Here at Trinity, TAP works hard to improve access for all students. The organisation highlights the role played by education institutions in overcoming the challenges faced these students who come through the programme. Universities can partner with schools and communities with low higher education progression rates to build strong college-going culture. Such models have been put in place at Trinity such as the Trinity Access 21 project, College Awareness Week, professional development within DEIS schools and alternative entry routes.
In contrast to the seemingly failing “free fees” initiative, these access programmes are working to close the participation gap nationwide. Presently, there are over 1,000 TAP students in Trinity and more than 1,000 TAP students have graduated in the last few years. Educational policymakers should be shifting their focus to these access programmes and doing more to enhance their success.
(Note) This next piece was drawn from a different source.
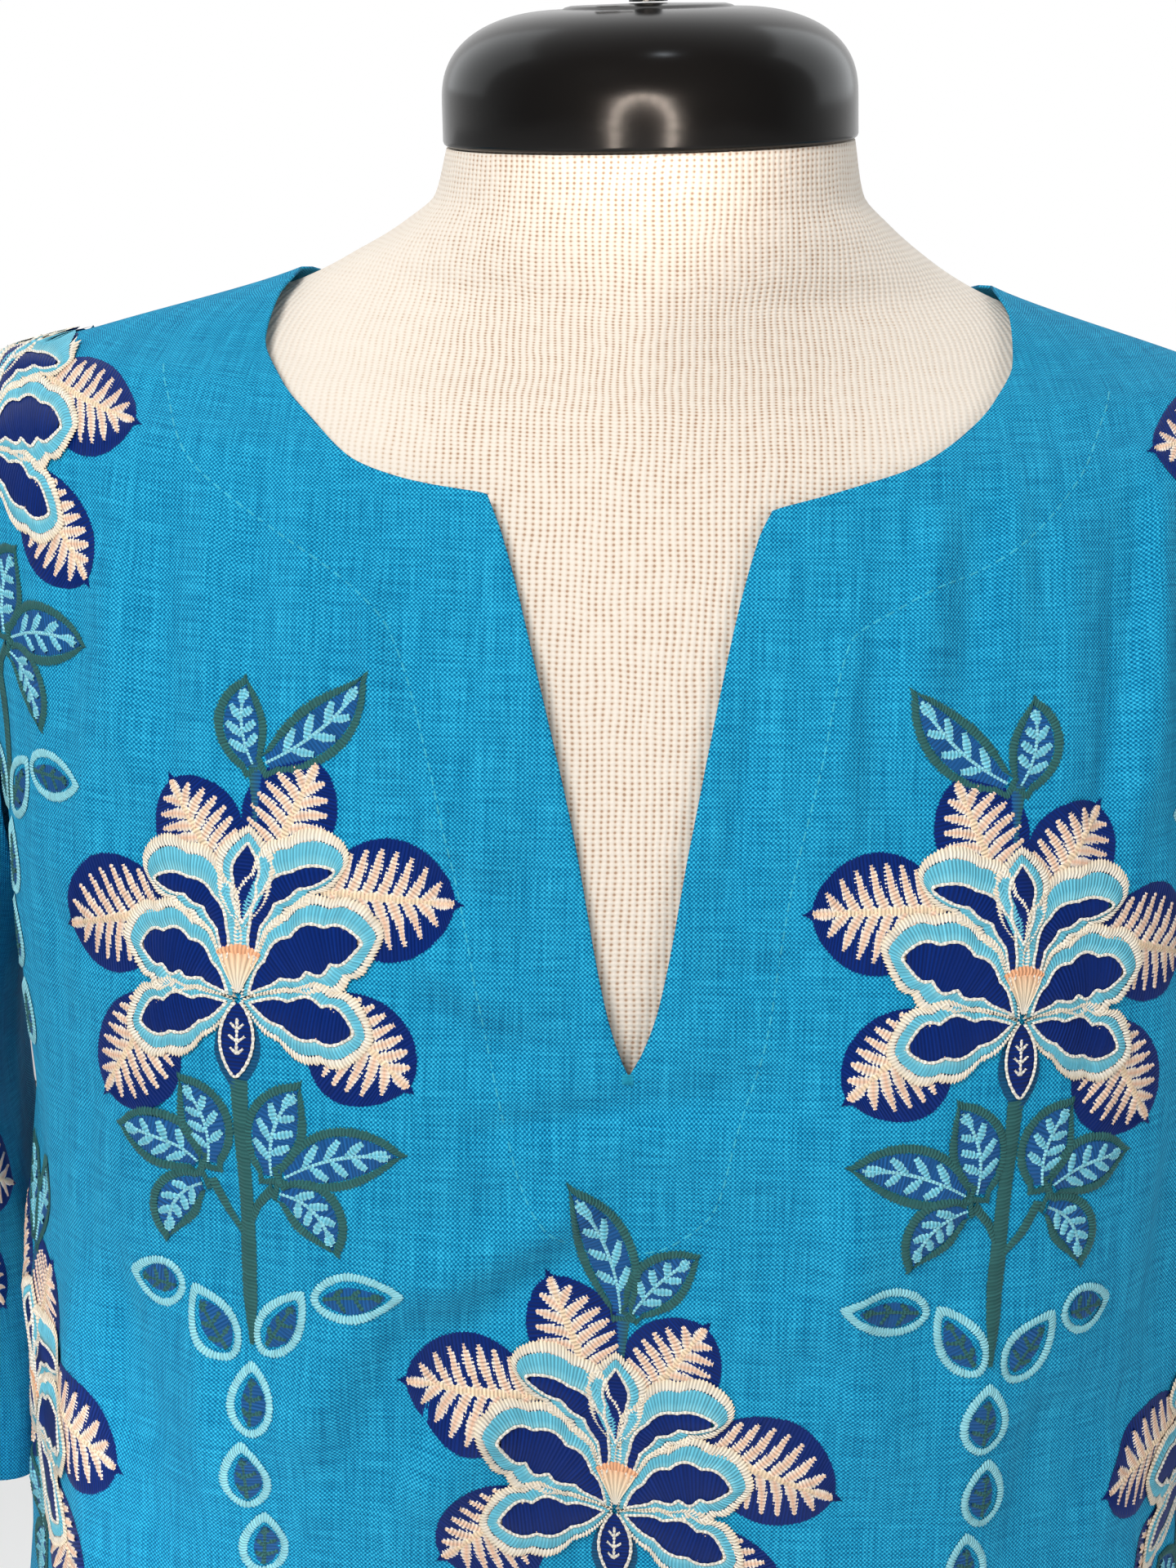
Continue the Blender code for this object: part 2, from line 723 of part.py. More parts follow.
def build_cap(material, metal, collection):
    lean = Matrix.Rotation(-CAP_LEAN, 4, "Y")
    seat = Matrix.Translation(Vector((0.0, 0.0, (NECK_TOP + PART_GAP) * MM)))
    turned("neck_cap", cap_profile(), ROUND_STEPS, seat @ lean, material, collection)
    rise = Matrix.Translation(Vector((0.0, 0.0, (CAP_HEIGHT + PART_GAP) * MM)))
    profile = [
        (0.0, POST_HEIGHT),
        (POST_RADIUS - POST_BEVEL, POST_HEIGHT),
        (POST_RADIUS, POST_HEIGHT - POST_BEVEL),
        (POST_RADIUS, 2.0 * POST_FLANGE_HEIGHT),
        (POST_RADIUS + POST_FLANGE, POST_FLANGE_HEIGHT),
        (POST_RADIUS + POST_FLANGE, 0.0),
        (0.0, 0.0),
    ]
    turned("cap_post", profile, 20, seat @ lean @ rise, metal, collection)
    level = Matrix.Translation(Vector((-(POST_RADIUS + PART_GAP), 0.0, SCREW_LEVEL)) * MM)
    sideways = Matrix.Rotation(-math.pi / 2.0, 4, "Y")
    screw = [
        (0.0, SCREW_LENGTH),
        (SCREW_RADIUS - SCREW_BEVEL, SCREW_LENGTH),
        (SCREW_RADIUS, SCREW_LENGTH - SCREW_BEVEL),
        (SCREW_RADIUS, SCREW_SHANK_LENGTH + SCREW_BEVEL),
        (SCREW_SHANK_RADIUS, SCREW_SHANK_LENGTH),
        (SCREW_SHANK_RADIUS, 0.0),
        (0.0, 0.0),
    ]
    place = seat @ lean @ rise @ level @ sideways
    turned("cap_screw", screw, 16, place, metal, collection)


def build_stand(material, collection):
    base = [
        (0.0, BASE_THICKNESS),
        (BASE_RADIUS - BASE_BEVEL, BASE_THICKNESS),
        (BASE_RADIUS, BASE_THICKNESS - BASE_BEVEL),
        (BASE_RADIUS, 0.0),
        (0.0, 0.0),
    ]
    turned("stand_base", base, 48, Matrix.Identity(4), material, collection)
    foot = BASE_THICKNESS + PART_GAP
    head = NECK_TOP - FORM_ROWS[-1][0] - PART_GAP
    pole = [
        (0.0, head),
        (POLE_RADIUS, head),
        (POLE_RADIUS, foot + COLLAR_HEIGHT + COLLAR_SLOPE),
        (COLLAR_RADIUS, foot + COLLAR_HEIGHT),
        (COLLAR_RADIUS + COLLAR_FLARE, foot),
        (0.0, foot),
    ]
    turned("stand_pole", pole, 28, Matrix.Identity(4), material, collection)


def make_materials():
    made = {}
    for name, (colour, roughness, metallic) in MATERIALS.items():
        material = bpy.data.materials.new(name)
        material.use_nodes = True
        shader = material.node_tree.nodes["Principled BSDF"]
        shader.inputs["Base Color"].default_value = colour
        shader.inputs["Roughness"].default_value = roughness
        shader.inputs["Metallic"].default_value = metallic
        made[name] = material
    return made


def main():
    clear_scene()
    collection = bpy.data.collections.new("split_neck_blouse")
    bpy.context.scene.collection.children.link(collection)
    materials = make_materials()
    build_front(materials["linen"], collection)
    build_back(materials["linen"], collection)
    build_sleeve("sleeve_left", 1, materials["linen"], collection)
    build_sleeve("sleeve_right", -1, materials["linen"], collection)
    build_form(materials["knit"], collection)
    build_cap(materials["cap"], materials["hardware"], collection)
    build_stand(materials["stand"], collection)


main()
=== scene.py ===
"""Looks of the embroidered split-neck blouse on its dress form.

Lengths are in millimetres and become metres where a mesh is made. A place on the cloth is given
by its distance from a panel's middle, round the body, and by its drop below the form's neck top
or its fall, which is the same way measured along the cloth.
"""
import math

import bpy
import numpy as np
from mathutils import Matrix, Vector


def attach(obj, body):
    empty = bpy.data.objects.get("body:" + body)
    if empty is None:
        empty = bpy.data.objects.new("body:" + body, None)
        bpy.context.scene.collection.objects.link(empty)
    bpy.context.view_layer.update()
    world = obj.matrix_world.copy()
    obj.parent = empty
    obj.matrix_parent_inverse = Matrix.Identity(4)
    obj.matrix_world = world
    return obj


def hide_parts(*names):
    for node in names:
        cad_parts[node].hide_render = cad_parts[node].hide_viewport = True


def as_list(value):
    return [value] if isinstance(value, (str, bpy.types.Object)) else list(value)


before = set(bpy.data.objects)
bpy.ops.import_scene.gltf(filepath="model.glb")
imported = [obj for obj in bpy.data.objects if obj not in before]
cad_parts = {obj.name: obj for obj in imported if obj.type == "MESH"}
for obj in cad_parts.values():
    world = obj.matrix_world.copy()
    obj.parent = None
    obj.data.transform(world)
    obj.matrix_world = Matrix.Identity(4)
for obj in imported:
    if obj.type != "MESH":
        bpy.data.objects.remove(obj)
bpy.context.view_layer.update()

MM = 0.001
RANDOM = np.random.default_rng(7)

# Body of the blouse and form, the same sizes as the solids
NECK_TOP = 892.0
HEM_DROP = 641.0
SLIT_END_DROP = 229.0
SHOULDER_POINT_DROP = 69.5
UNDERARM_DROP = 225.0
HIGH_POINT_HALF = 97.0
WALL = 1.2
SEAM_GAP = 0.36
CAP_LEAN = math.radians(2.8)
CAP_LEAN_DEPTH = 32.0
PART_GAP = 0.3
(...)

Academic ability is spread across the social spectrum, and we should not be satisfied that so many young people from these areas are not getting the opportunity to progress to these courses for which they may very well be suited, as outlined by the Irish Times. At present, the way our progression to higher education is organised fails these students and the publications of the annual feeder school supplement should make us seriously question the maintenance of such a system. In this day and age, ability should be equated to opportunity.